▶ [Your objective] What is needed is the run of lines from the one containing "low, high = Vector((1e9,)" through the one containing "Vector(map(max, high, point))", echoed exactly, with both ends kept and nothing added.

[Modeling code records]
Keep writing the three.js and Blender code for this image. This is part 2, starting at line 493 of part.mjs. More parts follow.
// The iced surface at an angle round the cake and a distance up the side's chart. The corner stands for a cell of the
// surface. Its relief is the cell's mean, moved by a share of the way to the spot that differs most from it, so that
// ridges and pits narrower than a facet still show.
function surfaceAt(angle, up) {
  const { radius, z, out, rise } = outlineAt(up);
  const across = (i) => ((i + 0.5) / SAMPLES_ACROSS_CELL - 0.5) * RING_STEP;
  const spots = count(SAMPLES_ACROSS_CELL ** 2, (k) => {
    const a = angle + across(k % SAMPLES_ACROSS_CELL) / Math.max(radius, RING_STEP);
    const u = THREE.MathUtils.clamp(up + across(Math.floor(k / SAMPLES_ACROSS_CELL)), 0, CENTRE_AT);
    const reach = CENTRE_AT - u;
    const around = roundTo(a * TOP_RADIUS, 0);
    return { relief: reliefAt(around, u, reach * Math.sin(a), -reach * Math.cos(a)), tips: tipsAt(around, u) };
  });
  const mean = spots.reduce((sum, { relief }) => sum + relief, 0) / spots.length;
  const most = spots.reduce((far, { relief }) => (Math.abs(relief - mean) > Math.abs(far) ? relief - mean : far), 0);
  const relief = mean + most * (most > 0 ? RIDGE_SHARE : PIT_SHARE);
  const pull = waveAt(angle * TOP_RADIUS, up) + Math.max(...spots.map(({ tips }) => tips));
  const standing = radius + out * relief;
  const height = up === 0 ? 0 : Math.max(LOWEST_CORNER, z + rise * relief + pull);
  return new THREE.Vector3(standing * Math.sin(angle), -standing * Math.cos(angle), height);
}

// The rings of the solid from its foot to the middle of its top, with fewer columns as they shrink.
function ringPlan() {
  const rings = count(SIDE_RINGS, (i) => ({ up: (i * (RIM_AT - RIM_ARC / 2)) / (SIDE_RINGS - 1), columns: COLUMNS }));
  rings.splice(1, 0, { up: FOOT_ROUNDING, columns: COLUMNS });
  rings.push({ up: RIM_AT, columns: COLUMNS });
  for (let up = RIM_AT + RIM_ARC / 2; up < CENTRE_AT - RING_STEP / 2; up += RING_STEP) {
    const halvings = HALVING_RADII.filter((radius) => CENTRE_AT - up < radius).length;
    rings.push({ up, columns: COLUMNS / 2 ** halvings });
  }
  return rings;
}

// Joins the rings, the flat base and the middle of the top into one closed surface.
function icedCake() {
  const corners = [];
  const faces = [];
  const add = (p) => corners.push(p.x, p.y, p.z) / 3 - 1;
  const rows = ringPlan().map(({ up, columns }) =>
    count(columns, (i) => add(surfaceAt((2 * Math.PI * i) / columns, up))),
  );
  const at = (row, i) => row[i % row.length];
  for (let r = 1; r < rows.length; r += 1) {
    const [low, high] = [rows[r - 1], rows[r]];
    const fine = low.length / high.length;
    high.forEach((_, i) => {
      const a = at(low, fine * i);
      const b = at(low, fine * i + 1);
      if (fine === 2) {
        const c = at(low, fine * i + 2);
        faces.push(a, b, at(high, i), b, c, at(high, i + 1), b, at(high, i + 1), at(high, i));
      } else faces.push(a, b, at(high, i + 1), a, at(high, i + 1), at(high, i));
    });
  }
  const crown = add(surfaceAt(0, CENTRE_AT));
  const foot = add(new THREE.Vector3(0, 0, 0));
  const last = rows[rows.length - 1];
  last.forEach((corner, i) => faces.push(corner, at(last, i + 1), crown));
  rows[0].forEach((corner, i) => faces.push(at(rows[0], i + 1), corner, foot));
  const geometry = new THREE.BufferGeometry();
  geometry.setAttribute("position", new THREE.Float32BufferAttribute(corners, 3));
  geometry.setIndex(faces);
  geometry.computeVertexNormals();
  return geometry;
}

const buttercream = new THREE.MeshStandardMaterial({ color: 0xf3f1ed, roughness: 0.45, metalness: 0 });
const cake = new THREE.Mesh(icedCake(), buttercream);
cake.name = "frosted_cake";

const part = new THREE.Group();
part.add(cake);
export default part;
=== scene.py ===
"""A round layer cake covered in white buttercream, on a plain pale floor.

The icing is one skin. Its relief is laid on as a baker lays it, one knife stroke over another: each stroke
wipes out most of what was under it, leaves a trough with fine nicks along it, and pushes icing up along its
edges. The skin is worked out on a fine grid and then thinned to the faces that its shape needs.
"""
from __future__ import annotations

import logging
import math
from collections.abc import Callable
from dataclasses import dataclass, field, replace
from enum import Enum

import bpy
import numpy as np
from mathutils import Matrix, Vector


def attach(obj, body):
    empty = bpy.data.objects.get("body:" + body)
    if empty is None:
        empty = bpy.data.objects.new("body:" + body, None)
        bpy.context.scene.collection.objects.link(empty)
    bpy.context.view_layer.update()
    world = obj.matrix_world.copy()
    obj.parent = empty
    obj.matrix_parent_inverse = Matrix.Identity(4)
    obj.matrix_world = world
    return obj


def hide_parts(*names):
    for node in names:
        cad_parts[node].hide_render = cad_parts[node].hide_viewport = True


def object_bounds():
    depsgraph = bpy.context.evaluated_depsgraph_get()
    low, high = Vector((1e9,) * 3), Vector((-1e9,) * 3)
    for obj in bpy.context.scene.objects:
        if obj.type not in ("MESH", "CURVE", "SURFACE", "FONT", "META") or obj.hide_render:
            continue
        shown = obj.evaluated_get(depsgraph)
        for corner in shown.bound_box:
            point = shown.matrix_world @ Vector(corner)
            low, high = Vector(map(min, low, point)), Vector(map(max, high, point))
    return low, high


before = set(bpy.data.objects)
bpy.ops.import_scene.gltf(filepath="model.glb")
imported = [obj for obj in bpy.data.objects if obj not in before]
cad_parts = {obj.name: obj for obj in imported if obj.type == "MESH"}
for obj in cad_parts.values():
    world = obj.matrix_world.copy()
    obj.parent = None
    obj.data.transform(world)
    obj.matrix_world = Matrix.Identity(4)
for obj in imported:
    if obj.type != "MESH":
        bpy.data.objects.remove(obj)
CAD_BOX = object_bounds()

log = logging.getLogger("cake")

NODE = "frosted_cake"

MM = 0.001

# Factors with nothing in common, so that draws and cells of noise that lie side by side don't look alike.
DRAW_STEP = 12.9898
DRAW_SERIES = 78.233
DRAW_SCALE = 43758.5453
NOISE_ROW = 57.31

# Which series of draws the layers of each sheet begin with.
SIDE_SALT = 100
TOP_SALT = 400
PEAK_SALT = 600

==

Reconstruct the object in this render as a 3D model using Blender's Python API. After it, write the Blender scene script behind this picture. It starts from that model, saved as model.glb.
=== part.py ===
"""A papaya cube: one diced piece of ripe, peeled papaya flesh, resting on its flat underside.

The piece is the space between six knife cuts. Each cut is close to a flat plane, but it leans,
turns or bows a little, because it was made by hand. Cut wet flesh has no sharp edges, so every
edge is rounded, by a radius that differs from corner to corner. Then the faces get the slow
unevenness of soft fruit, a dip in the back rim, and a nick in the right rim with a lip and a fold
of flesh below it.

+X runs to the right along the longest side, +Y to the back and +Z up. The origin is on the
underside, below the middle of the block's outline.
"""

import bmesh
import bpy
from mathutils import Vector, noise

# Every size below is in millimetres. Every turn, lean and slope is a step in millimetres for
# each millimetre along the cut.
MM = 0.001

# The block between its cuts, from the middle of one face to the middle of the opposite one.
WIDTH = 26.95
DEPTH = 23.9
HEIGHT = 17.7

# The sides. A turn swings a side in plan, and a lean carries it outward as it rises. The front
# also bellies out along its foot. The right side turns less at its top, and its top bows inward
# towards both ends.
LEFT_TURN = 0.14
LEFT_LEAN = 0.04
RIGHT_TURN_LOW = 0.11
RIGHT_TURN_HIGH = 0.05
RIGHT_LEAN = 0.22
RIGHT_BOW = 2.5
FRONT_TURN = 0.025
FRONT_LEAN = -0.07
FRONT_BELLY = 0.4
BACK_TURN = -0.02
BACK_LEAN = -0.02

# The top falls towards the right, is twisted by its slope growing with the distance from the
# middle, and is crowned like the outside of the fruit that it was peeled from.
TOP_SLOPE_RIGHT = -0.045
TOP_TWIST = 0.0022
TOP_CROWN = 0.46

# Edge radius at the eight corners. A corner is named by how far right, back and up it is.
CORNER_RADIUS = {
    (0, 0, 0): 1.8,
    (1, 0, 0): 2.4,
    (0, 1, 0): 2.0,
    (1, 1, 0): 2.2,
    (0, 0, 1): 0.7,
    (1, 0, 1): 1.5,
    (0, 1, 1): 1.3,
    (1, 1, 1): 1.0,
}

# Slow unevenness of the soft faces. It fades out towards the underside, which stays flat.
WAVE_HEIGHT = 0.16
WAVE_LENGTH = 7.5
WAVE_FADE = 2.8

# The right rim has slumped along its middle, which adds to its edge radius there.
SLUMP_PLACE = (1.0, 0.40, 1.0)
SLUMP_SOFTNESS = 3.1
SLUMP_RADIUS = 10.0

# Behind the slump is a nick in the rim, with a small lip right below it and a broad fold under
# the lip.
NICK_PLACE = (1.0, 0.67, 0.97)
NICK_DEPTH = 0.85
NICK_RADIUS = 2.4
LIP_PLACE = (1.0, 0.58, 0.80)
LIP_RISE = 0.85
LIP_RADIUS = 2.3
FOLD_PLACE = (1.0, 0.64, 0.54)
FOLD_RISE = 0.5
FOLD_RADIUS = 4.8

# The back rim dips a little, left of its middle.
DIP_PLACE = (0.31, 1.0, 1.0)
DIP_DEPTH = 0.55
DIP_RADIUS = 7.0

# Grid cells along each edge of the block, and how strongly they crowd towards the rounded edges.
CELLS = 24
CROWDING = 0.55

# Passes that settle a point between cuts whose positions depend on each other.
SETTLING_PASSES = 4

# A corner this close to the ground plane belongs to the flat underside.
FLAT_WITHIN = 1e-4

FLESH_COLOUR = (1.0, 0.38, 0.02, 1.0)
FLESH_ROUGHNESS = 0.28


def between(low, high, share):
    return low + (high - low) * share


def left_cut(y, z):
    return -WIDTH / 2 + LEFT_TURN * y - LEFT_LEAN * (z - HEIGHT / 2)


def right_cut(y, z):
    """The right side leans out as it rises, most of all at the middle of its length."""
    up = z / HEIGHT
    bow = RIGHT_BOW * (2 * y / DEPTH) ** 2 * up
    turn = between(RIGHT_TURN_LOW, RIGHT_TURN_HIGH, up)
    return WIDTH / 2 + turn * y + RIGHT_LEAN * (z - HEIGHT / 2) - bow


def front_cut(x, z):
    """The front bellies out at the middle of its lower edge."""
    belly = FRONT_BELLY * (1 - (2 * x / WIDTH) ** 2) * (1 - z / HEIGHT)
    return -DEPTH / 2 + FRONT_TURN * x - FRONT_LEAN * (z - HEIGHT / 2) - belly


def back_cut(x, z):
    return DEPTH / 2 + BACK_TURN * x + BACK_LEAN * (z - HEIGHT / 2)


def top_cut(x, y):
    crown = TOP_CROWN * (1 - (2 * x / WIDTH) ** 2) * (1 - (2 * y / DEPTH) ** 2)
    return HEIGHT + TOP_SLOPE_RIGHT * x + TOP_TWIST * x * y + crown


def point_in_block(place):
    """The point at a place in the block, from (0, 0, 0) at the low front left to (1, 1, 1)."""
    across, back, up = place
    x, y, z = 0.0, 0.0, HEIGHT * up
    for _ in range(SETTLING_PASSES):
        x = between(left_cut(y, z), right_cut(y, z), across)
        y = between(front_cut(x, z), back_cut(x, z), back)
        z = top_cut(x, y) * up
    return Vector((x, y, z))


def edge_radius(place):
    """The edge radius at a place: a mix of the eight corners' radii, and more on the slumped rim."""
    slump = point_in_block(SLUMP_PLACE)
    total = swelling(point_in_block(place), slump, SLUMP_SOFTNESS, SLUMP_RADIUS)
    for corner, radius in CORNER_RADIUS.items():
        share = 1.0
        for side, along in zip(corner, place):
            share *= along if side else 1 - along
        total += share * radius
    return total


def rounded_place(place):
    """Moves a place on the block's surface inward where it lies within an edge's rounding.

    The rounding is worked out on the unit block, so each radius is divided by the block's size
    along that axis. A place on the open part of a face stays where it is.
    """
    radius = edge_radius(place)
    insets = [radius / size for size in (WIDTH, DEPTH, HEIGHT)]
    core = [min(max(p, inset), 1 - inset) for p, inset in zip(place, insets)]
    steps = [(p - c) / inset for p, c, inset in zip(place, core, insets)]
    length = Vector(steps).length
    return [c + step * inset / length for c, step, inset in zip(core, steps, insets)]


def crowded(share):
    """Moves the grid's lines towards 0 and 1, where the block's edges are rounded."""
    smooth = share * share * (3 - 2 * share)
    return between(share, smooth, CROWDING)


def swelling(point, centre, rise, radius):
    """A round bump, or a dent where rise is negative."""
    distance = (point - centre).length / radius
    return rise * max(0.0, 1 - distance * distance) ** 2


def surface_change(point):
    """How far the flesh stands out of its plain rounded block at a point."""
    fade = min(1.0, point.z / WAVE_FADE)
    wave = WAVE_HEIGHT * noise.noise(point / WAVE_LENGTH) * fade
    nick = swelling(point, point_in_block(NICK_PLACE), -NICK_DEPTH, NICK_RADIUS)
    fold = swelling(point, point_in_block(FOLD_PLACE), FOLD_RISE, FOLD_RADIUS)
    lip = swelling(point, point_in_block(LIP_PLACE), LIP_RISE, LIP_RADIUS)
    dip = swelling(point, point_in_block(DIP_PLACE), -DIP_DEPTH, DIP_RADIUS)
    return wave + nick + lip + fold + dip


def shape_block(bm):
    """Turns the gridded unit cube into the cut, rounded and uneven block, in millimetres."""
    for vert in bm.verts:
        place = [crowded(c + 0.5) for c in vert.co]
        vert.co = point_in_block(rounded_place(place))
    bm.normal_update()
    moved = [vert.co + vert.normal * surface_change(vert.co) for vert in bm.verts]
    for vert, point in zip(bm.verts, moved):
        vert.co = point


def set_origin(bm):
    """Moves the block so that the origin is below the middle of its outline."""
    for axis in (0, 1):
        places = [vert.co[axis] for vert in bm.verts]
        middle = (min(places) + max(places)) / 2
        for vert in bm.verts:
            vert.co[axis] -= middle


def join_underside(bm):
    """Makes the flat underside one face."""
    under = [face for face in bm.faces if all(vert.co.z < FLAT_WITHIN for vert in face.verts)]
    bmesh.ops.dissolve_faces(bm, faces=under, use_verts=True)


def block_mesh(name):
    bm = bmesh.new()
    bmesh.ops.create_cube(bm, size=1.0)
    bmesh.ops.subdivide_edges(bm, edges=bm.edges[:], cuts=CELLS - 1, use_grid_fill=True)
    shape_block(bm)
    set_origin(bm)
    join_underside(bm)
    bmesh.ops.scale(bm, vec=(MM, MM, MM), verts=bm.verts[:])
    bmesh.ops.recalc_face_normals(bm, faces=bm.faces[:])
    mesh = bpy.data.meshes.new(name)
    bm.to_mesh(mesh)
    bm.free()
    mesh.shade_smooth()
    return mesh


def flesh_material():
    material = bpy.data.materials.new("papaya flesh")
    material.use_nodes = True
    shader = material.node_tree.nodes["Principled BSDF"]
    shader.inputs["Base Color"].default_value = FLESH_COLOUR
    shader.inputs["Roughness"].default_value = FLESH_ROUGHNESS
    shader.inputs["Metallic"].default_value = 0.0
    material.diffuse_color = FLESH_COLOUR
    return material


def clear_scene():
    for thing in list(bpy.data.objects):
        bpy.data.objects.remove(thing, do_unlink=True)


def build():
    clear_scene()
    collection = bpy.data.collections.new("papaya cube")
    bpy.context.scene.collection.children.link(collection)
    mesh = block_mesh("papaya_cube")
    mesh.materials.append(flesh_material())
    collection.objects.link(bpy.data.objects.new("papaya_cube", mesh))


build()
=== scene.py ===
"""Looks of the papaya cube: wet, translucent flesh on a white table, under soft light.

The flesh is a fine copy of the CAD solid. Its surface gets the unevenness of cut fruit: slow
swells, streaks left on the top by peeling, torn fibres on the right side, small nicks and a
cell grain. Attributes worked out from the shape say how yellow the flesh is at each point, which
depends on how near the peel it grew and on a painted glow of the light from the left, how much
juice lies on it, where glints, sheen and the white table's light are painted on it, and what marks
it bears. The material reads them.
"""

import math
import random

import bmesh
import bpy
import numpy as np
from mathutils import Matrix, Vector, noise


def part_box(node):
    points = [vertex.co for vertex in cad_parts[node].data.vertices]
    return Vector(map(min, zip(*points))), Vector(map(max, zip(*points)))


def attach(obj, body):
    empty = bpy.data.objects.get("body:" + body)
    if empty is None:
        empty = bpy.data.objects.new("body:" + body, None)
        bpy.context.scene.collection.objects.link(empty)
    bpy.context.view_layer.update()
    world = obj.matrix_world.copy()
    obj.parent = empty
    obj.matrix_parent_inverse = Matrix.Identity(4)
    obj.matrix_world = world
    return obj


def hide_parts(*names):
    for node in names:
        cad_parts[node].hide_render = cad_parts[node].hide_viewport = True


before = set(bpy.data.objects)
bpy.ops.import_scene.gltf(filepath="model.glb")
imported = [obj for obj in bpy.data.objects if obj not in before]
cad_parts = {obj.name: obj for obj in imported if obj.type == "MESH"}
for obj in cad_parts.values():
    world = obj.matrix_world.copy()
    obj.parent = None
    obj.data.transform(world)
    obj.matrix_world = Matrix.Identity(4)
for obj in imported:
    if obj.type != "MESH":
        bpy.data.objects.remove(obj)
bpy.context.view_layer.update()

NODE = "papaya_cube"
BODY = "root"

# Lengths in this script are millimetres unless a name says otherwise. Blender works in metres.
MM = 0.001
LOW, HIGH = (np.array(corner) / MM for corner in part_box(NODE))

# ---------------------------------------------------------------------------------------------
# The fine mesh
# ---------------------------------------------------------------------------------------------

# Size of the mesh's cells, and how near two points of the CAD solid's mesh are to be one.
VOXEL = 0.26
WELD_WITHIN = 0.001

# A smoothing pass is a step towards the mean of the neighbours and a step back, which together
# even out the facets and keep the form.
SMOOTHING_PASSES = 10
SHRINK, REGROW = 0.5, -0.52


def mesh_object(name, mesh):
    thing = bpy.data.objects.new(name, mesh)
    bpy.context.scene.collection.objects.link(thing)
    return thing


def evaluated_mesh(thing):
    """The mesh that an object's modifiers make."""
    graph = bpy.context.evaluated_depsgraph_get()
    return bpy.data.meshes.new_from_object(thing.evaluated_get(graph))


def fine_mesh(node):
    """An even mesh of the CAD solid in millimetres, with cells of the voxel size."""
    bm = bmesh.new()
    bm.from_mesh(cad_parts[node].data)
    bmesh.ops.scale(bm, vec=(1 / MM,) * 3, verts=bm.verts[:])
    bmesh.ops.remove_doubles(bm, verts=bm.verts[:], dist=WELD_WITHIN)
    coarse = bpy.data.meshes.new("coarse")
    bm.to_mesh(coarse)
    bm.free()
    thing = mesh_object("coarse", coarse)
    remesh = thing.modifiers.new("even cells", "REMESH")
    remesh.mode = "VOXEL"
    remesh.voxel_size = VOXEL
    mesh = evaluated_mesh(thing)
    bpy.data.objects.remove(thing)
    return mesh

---

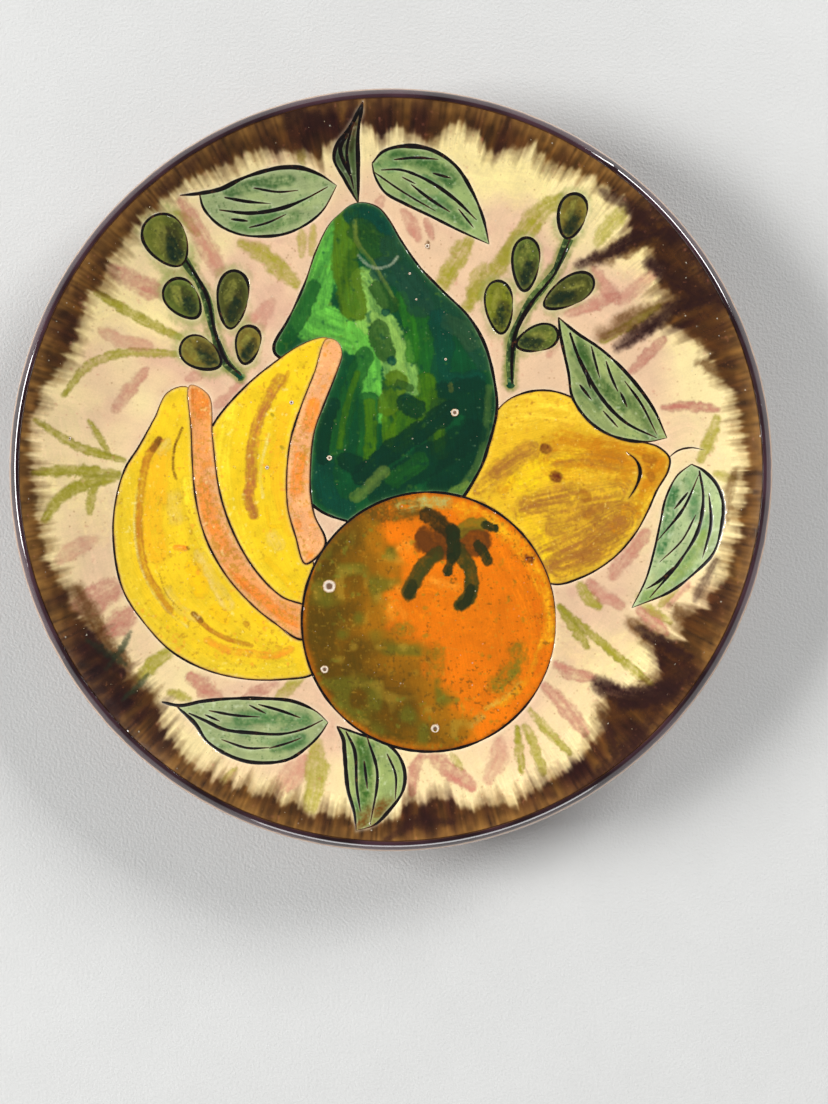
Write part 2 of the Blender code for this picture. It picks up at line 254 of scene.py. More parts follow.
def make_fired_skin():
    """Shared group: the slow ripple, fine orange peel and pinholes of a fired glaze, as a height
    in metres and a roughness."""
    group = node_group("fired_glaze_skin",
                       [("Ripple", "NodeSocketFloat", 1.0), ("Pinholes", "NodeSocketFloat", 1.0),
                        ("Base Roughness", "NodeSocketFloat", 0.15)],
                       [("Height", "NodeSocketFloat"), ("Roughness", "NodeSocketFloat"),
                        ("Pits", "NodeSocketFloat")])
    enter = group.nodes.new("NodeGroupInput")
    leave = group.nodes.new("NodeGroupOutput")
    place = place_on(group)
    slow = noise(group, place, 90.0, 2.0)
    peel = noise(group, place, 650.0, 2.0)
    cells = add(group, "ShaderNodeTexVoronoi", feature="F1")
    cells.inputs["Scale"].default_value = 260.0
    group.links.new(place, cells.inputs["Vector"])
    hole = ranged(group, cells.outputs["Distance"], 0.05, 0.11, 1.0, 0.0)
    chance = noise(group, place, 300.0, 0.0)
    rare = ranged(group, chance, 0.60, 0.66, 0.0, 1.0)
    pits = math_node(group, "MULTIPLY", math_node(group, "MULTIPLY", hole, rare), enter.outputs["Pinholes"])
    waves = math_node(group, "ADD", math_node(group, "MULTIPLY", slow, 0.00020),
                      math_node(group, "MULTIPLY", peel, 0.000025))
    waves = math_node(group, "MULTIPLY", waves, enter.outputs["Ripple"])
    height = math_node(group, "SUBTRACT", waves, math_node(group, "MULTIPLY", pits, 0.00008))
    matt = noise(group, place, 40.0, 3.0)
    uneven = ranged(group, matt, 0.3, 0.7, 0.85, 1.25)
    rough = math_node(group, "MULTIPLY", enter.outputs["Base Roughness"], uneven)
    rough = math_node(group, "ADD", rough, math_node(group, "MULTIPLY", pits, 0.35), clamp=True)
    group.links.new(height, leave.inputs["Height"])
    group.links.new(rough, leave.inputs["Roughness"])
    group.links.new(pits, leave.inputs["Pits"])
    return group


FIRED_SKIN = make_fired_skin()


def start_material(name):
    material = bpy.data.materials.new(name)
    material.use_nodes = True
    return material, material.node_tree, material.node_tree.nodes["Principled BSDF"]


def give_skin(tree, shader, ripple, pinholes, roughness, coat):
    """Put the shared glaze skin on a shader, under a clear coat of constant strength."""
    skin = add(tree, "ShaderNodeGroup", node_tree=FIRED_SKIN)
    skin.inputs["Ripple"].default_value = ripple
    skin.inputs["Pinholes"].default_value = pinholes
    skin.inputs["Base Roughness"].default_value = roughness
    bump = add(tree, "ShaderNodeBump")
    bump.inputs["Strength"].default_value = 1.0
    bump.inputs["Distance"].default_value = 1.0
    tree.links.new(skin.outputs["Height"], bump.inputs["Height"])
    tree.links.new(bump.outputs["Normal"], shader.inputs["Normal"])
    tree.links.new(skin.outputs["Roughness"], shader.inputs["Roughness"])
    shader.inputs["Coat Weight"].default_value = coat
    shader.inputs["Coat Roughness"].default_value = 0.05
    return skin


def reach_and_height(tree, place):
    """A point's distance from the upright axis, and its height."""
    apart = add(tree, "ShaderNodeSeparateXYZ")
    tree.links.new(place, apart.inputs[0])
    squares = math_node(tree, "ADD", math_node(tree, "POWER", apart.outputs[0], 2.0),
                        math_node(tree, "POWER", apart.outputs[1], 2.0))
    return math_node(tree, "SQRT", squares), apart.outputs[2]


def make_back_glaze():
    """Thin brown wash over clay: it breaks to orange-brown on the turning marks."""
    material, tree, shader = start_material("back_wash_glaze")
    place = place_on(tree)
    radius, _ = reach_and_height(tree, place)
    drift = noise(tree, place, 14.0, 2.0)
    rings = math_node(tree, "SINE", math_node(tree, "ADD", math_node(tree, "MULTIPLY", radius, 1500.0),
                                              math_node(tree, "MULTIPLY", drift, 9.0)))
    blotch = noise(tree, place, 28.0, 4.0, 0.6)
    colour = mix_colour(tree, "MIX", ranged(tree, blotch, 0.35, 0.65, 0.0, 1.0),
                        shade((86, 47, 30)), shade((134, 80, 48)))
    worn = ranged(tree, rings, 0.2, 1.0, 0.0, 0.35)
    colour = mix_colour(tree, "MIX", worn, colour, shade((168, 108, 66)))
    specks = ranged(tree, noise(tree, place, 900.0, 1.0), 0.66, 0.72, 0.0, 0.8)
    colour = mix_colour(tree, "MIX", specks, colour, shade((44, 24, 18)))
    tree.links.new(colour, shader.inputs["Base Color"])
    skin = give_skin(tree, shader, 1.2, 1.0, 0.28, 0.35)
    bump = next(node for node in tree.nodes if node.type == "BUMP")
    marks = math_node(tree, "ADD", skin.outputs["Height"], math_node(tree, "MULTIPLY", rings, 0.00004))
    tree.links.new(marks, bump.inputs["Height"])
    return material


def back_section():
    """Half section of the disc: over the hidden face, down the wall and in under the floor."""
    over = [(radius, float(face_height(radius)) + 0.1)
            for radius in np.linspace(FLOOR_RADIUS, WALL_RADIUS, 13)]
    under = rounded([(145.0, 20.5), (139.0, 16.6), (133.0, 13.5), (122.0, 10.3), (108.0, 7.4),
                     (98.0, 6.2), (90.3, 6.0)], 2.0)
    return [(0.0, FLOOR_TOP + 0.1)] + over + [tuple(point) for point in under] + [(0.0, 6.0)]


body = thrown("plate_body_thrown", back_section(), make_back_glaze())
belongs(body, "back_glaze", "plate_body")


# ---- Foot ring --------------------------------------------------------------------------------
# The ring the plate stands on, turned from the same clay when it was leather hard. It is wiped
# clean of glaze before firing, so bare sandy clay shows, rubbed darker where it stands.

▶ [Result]
    low, high = Vector((1e9,) * 3), Vector((-1e9,) * 3)
    for obj in bpy.context.scene.objects:
        if obj.type not in ("MESH", "CURVE", "SURFACE", "FONT", "META") or obj.hide_render:
            continue
        shown = obj.evaluated_get(depsgraph)
        for corner in shown.bound_box:
            point = shown.matrix_world @ Vector(corner)
            low, high = Vector(map(min, low, point)), Vector(map(max, high, point))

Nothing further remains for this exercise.